Alan Jackson, Kenny Chesney, Brooks & Dunn, Martina McBride, Patty Loveless and Darryl Worley were among the headline acts played for free, accepting a reported $100,000 contribution to the charity of their choice in lieu of payment.
But even the majority of those acts skipped the opportunity to greet fans and sign autographs at the Nashville Convention Center. After Jo Dee Messina and Montgomery Gentry, familiar names were rare.
Others chose just to keep it private, appear at their own fan club parties which are scheduled to run concurrent with the festival.
As a result, Fan Fair attendance dropped 1.7% — from an announced “aggregate” headcount of 126,500 in 2002 to 124,300 in 2003 – with CMA officially laying blame on a faltering economy and post-Iraq war fallout.
In a separate Tennessean article, however, Benson revealed that Fan Fair, produced at a cost of $3 million, has been losing financial ground for years, with out-of-town attendance topping out at 21,000 visitors. In the same article, CMA associate director Tammy Genovese acknowledged that tourists rather than locals accounted for the majority of ticket sales.

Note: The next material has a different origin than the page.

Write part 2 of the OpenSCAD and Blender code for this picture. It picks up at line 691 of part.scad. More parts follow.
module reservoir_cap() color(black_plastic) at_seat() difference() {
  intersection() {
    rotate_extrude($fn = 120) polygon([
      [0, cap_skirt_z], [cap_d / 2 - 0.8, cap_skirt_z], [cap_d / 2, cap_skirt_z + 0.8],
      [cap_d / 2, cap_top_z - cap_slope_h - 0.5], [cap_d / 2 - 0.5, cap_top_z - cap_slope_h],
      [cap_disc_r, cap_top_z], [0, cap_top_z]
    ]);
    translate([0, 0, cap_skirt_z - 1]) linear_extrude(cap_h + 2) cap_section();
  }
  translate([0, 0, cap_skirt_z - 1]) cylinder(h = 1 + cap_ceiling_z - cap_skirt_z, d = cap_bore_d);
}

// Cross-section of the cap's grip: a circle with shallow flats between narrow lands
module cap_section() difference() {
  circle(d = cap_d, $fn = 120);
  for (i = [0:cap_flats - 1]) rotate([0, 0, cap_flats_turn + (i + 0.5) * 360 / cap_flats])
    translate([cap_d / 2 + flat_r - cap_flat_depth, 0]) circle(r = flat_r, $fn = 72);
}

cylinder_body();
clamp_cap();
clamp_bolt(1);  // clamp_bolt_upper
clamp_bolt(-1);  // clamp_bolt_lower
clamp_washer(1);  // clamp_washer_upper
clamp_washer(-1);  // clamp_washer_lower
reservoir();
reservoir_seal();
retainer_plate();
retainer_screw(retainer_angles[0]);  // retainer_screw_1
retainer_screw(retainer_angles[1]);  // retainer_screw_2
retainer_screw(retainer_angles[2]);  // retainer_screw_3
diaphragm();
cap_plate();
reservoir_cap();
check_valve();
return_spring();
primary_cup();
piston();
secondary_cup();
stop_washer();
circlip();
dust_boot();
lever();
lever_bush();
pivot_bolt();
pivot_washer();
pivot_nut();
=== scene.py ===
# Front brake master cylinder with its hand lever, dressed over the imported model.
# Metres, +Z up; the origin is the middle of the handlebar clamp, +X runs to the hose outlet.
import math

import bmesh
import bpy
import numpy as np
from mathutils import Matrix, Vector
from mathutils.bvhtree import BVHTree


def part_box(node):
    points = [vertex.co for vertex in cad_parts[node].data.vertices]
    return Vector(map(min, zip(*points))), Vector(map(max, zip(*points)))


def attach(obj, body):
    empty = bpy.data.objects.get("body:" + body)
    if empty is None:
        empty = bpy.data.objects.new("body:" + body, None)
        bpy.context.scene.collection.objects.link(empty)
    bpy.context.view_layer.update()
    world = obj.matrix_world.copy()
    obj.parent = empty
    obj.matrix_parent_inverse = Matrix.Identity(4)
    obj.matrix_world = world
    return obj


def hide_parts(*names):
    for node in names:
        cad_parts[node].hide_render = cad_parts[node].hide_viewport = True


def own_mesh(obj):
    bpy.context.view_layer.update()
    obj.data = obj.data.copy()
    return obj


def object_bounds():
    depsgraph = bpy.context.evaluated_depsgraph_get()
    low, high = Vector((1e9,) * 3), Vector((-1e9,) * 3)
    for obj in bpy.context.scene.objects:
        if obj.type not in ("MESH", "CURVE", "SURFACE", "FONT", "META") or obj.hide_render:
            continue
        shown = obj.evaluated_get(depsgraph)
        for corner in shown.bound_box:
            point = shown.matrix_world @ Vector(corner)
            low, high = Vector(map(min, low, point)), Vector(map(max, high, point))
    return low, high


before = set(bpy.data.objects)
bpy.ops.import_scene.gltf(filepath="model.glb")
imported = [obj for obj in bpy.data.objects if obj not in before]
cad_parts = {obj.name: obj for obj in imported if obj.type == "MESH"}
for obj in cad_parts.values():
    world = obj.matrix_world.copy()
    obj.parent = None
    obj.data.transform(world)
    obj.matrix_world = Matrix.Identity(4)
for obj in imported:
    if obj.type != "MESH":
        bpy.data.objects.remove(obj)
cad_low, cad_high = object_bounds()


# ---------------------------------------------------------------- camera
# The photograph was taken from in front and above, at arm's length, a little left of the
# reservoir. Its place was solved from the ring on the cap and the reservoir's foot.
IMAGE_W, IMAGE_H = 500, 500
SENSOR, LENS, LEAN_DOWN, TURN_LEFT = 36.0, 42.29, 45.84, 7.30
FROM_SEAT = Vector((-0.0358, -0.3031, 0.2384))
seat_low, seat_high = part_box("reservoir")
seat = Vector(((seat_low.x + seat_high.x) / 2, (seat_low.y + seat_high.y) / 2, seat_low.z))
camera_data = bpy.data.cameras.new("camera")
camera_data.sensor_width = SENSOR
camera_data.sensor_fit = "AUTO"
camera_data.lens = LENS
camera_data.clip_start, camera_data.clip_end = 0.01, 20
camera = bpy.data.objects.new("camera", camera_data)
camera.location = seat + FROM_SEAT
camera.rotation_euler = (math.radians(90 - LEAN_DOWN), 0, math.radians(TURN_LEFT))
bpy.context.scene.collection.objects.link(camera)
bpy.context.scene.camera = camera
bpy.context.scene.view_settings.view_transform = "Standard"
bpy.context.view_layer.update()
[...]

Whether the CMA can stage a reversal of Fan Fair fortune under its new CMA Music Festival guise remains to be seen, but Benson clarified that its country music core will not be supplanted by other genres.
“Any celebrities or musical guests we invite to Fan Fair will have a tangible connection to country music and this lifestyle,” Benson explained.
”Our primary mission is always to grow country music. We don’t want to limit it.”
By excising the word “fan” from the equation, however, the CMA may have bitten off more than it can chew, alienating the very loyalists that have kept Fan Fair alive for more than three decades.